Records shown =>
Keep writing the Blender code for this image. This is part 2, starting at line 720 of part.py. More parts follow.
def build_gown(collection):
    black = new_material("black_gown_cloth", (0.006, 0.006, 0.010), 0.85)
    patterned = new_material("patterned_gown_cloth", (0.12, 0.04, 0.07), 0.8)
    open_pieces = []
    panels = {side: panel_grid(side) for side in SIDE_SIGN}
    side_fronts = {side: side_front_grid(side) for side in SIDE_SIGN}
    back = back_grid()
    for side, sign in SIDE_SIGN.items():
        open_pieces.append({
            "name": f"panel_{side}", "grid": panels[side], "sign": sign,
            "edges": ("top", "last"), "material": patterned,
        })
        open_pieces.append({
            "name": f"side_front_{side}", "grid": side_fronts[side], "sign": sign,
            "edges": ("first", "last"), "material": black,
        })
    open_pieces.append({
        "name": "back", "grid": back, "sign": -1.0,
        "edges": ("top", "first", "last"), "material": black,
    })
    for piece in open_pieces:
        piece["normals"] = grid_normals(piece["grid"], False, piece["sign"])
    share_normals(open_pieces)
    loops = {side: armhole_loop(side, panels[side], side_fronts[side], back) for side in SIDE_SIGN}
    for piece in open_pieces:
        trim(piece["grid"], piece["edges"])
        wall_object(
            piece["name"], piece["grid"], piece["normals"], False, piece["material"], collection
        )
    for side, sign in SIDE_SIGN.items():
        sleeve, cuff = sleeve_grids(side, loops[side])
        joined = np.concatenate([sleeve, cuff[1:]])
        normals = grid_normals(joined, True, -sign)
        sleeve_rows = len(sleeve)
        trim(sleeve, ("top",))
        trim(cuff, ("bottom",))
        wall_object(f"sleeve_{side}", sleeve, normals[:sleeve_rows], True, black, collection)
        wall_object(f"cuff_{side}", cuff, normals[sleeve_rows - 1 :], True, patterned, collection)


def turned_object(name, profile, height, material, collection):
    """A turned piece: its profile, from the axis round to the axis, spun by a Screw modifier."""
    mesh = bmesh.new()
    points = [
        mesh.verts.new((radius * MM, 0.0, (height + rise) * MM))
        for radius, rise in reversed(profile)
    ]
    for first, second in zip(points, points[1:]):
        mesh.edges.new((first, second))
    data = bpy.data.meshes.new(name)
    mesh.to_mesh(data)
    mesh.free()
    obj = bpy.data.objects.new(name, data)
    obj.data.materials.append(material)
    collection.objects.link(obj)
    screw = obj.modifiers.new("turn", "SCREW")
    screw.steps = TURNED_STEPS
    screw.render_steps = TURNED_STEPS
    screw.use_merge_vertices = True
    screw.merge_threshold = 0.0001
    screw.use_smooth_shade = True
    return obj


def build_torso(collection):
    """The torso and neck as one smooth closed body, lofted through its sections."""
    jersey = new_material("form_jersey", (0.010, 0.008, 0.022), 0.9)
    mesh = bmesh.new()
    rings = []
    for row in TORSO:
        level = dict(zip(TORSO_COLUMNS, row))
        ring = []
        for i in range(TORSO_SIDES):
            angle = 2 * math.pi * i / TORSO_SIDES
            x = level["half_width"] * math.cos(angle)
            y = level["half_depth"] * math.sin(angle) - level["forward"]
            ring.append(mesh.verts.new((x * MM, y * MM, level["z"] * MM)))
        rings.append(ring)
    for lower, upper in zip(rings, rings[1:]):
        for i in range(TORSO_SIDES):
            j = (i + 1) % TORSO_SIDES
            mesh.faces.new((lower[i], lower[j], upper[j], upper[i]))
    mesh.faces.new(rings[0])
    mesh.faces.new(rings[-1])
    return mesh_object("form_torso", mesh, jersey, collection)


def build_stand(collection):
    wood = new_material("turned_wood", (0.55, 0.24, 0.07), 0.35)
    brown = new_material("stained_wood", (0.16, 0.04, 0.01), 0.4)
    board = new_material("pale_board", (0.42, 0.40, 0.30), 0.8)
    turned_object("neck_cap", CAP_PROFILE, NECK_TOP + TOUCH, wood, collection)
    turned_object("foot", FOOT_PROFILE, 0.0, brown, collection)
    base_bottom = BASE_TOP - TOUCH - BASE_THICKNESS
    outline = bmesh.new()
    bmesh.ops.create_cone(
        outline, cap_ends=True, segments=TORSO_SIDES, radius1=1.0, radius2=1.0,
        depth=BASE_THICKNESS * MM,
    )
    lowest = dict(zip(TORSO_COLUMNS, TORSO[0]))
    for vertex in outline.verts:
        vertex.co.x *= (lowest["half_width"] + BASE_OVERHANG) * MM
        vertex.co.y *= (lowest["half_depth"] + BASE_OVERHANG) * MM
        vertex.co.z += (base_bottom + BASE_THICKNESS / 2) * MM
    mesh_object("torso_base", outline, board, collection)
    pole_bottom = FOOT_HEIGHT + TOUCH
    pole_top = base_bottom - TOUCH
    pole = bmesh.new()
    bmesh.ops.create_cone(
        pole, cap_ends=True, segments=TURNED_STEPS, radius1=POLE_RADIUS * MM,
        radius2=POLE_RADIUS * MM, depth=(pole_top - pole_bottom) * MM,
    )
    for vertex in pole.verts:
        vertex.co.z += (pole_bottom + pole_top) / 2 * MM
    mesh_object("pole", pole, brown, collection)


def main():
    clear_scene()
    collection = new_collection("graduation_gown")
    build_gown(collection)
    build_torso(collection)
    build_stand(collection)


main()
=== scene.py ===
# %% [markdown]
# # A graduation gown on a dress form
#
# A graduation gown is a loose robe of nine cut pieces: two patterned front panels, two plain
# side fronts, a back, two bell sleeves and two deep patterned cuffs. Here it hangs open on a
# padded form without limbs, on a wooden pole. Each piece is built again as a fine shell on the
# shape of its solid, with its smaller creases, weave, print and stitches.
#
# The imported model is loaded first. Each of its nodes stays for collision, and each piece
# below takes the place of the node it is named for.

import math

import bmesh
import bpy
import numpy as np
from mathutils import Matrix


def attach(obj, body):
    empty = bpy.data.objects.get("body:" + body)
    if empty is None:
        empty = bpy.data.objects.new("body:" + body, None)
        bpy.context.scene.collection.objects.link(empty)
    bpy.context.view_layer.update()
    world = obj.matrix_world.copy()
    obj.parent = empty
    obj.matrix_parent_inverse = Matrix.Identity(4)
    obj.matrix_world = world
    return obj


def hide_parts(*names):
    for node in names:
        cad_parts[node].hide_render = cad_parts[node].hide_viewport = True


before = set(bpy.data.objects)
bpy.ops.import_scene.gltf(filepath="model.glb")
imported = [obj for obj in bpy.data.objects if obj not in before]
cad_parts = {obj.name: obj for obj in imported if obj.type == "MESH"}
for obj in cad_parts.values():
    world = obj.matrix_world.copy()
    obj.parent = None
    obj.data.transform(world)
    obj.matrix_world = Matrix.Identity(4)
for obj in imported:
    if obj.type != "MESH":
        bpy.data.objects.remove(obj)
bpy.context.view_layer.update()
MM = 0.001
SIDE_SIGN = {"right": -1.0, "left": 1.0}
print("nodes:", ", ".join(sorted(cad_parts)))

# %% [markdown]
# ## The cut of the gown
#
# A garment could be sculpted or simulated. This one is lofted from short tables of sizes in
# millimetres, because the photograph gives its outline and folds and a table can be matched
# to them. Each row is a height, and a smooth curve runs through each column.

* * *

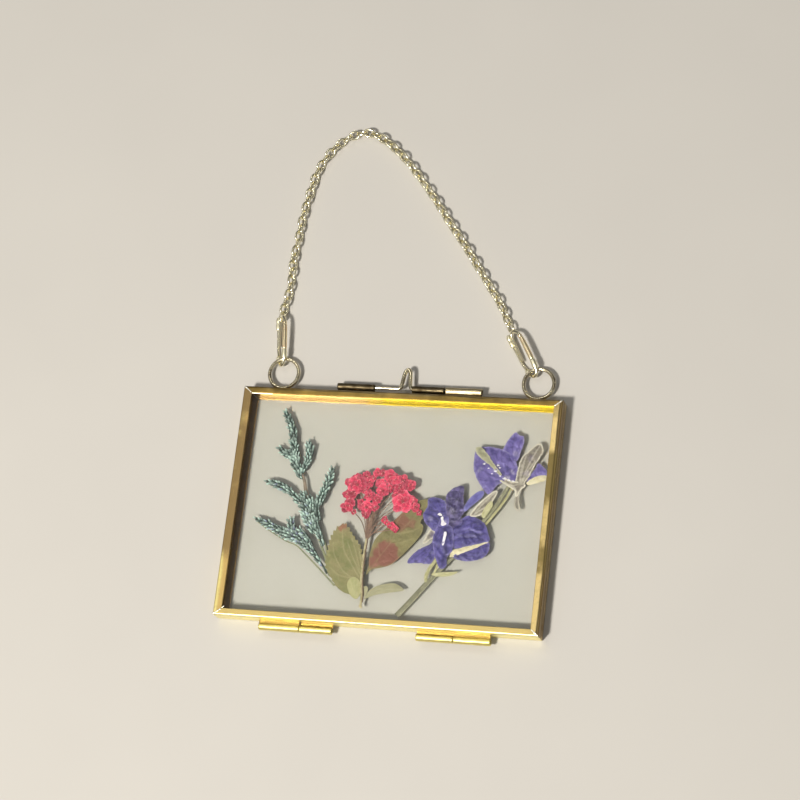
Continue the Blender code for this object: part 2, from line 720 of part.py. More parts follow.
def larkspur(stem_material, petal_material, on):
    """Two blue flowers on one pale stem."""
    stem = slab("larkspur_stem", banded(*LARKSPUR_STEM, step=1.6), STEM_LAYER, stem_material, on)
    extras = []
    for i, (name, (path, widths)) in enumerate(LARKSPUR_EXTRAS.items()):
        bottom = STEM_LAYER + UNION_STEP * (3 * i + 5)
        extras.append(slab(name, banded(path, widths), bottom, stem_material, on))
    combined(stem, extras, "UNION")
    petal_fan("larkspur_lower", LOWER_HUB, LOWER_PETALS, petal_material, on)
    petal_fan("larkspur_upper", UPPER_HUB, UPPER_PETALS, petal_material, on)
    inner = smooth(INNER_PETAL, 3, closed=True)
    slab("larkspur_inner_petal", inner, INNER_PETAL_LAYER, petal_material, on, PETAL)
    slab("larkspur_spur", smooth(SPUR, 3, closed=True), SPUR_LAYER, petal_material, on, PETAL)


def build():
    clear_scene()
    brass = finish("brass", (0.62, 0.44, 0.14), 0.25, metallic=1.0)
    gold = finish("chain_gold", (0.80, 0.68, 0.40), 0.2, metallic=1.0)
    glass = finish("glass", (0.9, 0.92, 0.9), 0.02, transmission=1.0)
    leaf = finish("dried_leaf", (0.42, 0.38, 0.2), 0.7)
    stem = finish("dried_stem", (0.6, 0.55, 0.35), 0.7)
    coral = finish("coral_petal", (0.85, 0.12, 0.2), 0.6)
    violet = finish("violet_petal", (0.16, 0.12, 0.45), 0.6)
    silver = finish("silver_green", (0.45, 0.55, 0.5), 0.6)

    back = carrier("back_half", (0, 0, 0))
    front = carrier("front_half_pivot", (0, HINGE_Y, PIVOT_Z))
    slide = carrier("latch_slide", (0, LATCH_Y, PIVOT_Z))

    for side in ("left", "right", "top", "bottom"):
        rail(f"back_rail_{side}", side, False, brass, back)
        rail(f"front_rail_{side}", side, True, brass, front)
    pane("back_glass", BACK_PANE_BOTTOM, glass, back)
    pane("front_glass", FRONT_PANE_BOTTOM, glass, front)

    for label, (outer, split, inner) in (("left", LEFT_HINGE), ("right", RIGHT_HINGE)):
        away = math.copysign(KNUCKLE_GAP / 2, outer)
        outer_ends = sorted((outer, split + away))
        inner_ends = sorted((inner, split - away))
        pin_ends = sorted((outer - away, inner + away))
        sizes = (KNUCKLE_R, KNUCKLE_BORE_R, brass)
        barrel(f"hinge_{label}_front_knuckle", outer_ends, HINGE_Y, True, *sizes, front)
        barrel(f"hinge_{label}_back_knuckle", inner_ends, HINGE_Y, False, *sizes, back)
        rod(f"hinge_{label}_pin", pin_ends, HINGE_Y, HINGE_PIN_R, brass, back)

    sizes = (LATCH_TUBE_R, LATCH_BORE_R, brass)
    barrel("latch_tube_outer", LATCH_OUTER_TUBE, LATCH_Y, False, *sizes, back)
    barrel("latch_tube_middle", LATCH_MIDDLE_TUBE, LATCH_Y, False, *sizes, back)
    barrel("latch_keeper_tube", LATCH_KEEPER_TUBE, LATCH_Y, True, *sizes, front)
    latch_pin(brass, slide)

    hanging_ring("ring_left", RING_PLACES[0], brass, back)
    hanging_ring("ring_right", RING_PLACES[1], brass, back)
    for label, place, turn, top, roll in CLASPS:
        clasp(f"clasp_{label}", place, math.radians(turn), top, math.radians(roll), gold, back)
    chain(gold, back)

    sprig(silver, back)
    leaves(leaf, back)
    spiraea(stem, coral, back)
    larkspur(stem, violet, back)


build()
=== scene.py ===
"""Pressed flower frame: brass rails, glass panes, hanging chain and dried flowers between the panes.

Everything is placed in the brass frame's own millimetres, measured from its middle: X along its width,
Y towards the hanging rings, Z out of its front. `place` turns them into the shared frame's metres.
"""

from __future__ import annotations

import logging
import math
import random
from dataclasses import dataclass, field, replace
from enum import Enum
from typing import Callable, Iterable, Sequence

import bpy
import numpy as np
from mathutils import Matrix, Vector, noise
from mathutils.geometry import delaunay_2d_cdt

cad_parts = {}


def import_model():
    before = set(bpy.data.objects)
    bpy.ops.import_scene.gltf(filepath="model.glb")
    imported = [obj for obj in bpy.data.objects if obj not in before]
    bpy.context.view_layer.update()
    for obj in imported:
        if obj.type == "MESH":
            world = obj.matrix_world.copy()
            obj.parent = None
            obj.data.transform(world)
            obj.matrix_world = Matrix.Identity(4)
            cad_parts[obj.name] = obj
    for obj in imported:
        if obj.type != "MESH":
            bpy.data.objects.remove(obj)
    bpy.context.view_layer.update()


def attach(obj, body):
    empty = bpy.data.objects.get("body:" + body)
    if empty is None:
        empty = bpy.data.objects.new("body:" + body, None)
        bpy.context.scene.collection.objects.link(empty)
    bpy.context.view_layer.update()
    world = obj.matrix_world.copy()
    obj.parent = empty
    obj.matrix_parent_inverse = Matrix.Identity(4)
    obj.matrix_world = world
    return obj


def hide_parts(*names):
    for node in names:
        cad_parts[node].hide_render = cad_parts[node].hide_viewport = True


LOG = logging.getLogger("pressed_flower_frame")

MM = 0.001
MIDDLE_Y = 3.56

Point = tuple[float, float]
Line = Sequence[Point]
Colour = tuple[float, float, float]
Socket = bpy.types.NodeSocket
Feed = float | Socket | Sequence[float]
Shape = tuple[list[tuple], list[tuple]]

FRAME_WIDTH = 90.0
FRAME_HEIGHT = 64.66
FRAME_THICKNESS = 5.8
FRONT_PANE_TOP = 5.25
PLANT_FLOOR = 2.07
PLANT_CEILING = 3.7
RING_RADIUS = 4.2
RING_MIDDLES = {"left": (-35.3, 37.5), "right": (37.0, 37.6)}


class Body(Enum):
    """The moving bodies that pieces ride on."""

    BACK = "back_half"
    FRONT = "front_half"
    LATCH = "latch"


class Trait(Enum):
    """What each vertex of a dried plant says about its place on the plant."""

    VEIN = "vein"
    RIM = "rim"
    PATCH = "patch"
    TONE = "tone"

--

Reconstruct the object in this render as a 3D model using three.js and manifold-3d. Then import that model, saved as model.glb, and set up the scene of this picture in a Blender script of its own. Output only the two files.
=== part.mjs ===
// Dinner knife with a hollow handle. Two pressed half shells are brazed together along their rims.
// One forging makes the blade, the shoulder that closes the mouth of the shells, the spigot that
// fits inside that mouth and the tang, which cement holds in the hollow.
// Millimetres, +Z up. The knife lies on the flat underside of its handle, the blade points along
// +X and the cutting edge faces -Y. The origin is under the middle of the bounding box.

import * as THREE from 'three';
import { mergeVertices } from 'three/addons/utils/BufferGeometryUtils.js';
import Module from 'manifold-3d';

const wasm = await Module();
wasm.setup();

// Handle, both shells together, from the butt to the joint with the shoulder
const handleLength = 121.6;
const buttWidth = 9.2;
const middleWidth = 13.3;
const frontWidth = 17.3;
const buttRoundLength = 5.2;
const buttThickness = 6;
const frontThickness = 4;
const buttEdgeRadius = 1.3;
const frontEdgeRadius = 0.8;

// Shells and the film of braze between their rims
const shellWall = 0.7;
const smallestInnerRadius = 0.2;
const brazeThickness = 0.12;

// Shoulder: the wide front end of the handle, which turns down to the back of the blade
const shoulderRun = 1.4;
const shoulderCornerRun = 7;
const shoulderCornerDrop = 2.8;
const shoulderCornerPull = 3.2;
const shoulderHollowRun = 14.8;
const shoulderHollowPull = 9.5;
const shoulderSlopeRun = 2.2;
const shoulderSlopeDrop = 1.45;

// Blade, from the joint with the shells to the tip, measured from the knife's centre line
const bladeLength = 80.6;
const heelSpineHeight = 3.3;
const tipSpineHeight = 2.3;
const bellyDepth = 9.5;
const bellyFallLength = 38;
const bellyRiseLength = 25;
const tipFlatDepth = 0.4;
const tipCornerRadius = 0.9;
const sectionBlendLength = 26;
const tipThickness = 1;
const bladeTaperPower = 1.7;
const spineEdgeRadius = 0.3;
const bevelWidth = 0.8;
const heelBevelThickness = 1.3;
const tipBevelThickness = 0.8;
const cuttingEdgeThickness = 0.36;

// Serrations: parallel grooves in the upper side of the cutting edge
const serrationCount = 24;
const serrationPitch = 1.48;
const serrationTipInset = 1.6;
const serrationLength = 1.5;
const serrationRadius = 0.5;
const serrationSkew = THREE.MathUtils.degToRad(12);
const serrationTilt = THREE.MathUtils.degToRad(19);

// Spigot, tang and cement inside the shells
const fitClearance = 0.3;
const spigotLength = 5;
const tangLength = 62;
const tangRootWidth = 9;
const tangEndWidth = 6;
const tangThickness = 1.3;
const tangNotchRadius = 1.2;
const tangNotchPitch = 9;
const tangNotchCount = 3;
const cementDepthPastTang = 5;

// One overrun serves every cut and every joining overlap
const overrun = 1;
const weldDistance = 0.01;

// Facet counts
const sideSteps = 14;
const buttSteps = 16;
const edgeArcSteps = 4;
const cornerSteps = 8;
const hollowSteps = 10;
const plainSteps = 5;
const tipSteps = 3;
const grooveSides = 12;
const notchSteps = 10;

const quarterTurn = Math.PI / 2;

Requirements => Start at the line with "sizes = (LATCH_TUBE_R, LATCH_BORE_R, brass)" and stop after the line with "cad_parts[obj.name] = obj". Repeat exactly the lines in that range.

Result below =>
    sizes = (LATCH_TUBE_R, LATCH_BORE_R, brass)
    barrel("latch_tube_outer", LATCH_OUTER_TUBE, LATCH_Y, False, *sizes, back)
    barrel("latch_tube_middle", LATCH_MIDDLE_TUBE, LATCH_Y, False, *sizes, back)
    barrel("latch_keeper_tube", LATCH_KEEPER_TUBE, LATCH_Y, True, *sizes, front)
    latch_pin(brass, slide)

    hanging_ring("ring_left", RING_PLACES[0], brass, back)
    hanging_ring("ring_right", RING_PLACES[1], brass, back)
    for label, place, turn, top, roll in CLASPS:
        clasp(f"clasp_{label}", place, math.radians(turn), top, math.radians(roll), gold, back)
    chain(gold, back)

    sprig(silver, back)
    leaves(leaf, back)
    spiraea(stem, coral, back)
    larkspur(stem, violet, back)


build()
=== scene.py ===
"""Pressed flower frame: brass rails, glass panes, hanging chain and dried flowers between the panes.

Everything is placed in the brass frame's own millimetres, measured from its middle: X along its width,
Y towards the hanging rings, Z out of its front. `place` turns them into the shared frame's metres.
"""

from __future__ import annotations

import logging
import math
import random
from dataclasses import dataclass, field, replace
from enum import Enum
from typing import Callable, Iterable, Sequence

import bpy
import numpy as np
from mathutils import Matrix, Vector, noise
from mathutils.geometry import delaunay_2d_cdt

cad_parts = {}


def import_model():
    before = set(bpy.data.objects)
    bpy.ops.import_scene.gltf(filepath="model.glb")
    imported = [obj for obj in bpy.data.objects if obj not in before]
    bpy.context.view_layer.update()
    for obj in imported:
        if obj.type == "MESH":
            world = obj.matrix_world.copy()
            obj.parent = None
            obj.data.transform(world)
            obj.matrix_world = Matrix.Identity(4)
            cad_parts[obj.name] = obj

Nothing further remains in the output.